For the source topics initialized with the kafka-aggregator example module you should have this output:
kafkaaggregator -l info agents
[2020-07-06 18:30:58,115] [54727] [INFO] [^Worker]: Starting...
┌Agents─────────────────────────────┬─────────────┬──────────────────────────────────────────────────────┐
│ name                              │ topic       │ help                                                 │
├───────────────────────────────────┼─────────────┼──────────────────────────────────────────────────────┤
│ @example-000.process_source_topic │ example-000 │ Process incoming messages for the example-000 topic. │
│ @example-001.process_source_topic │ example-001 │ Process incoming messages for the example-001 topic. │
│ @example-002.process_source_topic │ example-002 │ Process incoming messages for the example-002 topic. │
│ @example-003.process_source_topic │ example-003 │ Process incoming messages for the example-003 topic. │
│ @example-004.process_source_topic │ example-004 │ Process incoming messages for the example-004 topic. │
│ @example-005.process_source_topic │ example-005 │ Process incoming messages for the example-005 topic. │
│ @example-006.process_source_topic │ example-006 │ Process incoming messages for the example-006 topic. │
│ @example-007.process_source_topic │ example-007 │ Process incoming messages for the example-007 topic. │
│ @example-008.process_source_topic │ example-008 │ Process incoming messages for the example-008 topic. │
│ @example-009.process_source_topic │ example-009 │ Process incoming messages for the example-009 topic. │
└───────────────────────────────────┴─────────────┴──────────────────────────────────────────────────────┘
[2020-07-06 18:30:58,153] [54727] [INFO] [^Worker]: Stopping...
[2020-07-06 18:30:58,153] [54727] [INFO] [^Worker]: Gathering service tasks...
[2020-07-06 18:30:58,153] [54727] [INFO] [^Worker]: Gathering all futures...
[2020-07-06 18:30:59,156] [54727] [INFO] [^Worker]: Closing event loop
Starting a worker¶
Use this command to start a kafka-aggregator worker:
kafkaaggregator -l info worker
Producing messages¶
On another terminal use this command to produce messages for the source topics.
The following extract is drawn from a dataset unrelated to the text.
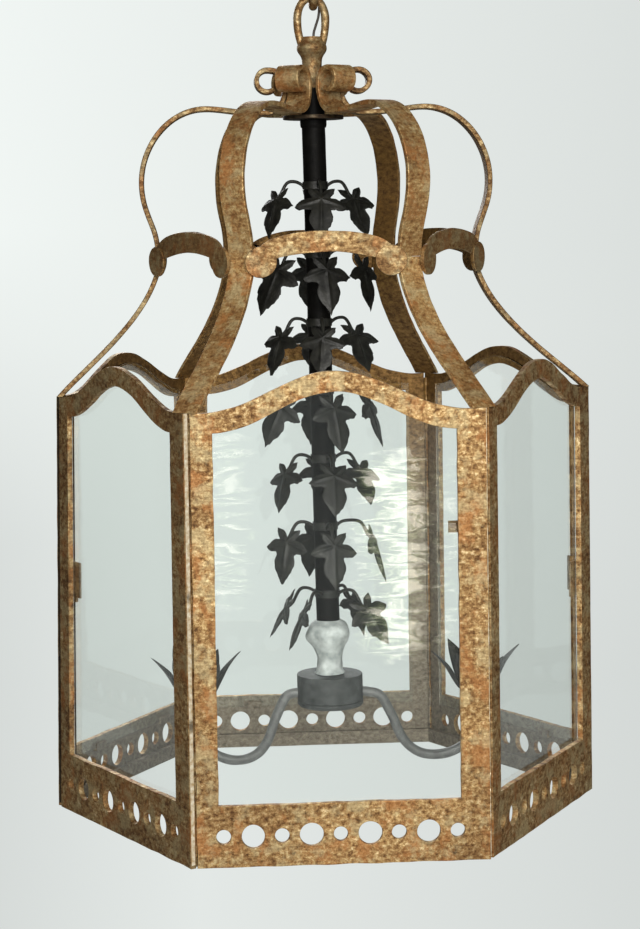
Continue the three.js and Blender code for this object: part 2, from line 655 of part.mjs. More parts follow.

This command produces 6000 messages at 10Hz.
kafkaaggregator -l info produce --frequency 10 --max-messages 6000
You can use Confluent Control Center to inspect the messages for the source and aggregation topics or use the following from the command line:
docker-compose exec broker /bin/bash
root@broker:/# kafka-console-consumer --bootstrap-server broker:9092 --topic example-000
...
root@broker:/# kafka-console-consumer --bootstrap-server broker:9092 --topic example-000-aggregated
Inspecting the consumer lag¶
An important aspect to look at is the consumer lag for the kafkaaggregator consumers. An advantage of Faust is that you can easily add more workers to distribute the workload of the application. If the source topics are created with multiple partitions, individual partitions are assigned to different workers.
Internal vs. external managed topics¶
Faust manages topics declared as internal by the agents, like the aggregation topic, which is created by Faust and whose schema is also controlled by a Faust Record.
The kafka-aggregator example also demonstrates that we can aggregate source topics that are declared as external, i.e. not managed by Faust.  The agents assume that external topics exist and the messages can be deserialized using the Avro schemas, without specifying a model for the external topic in Faust.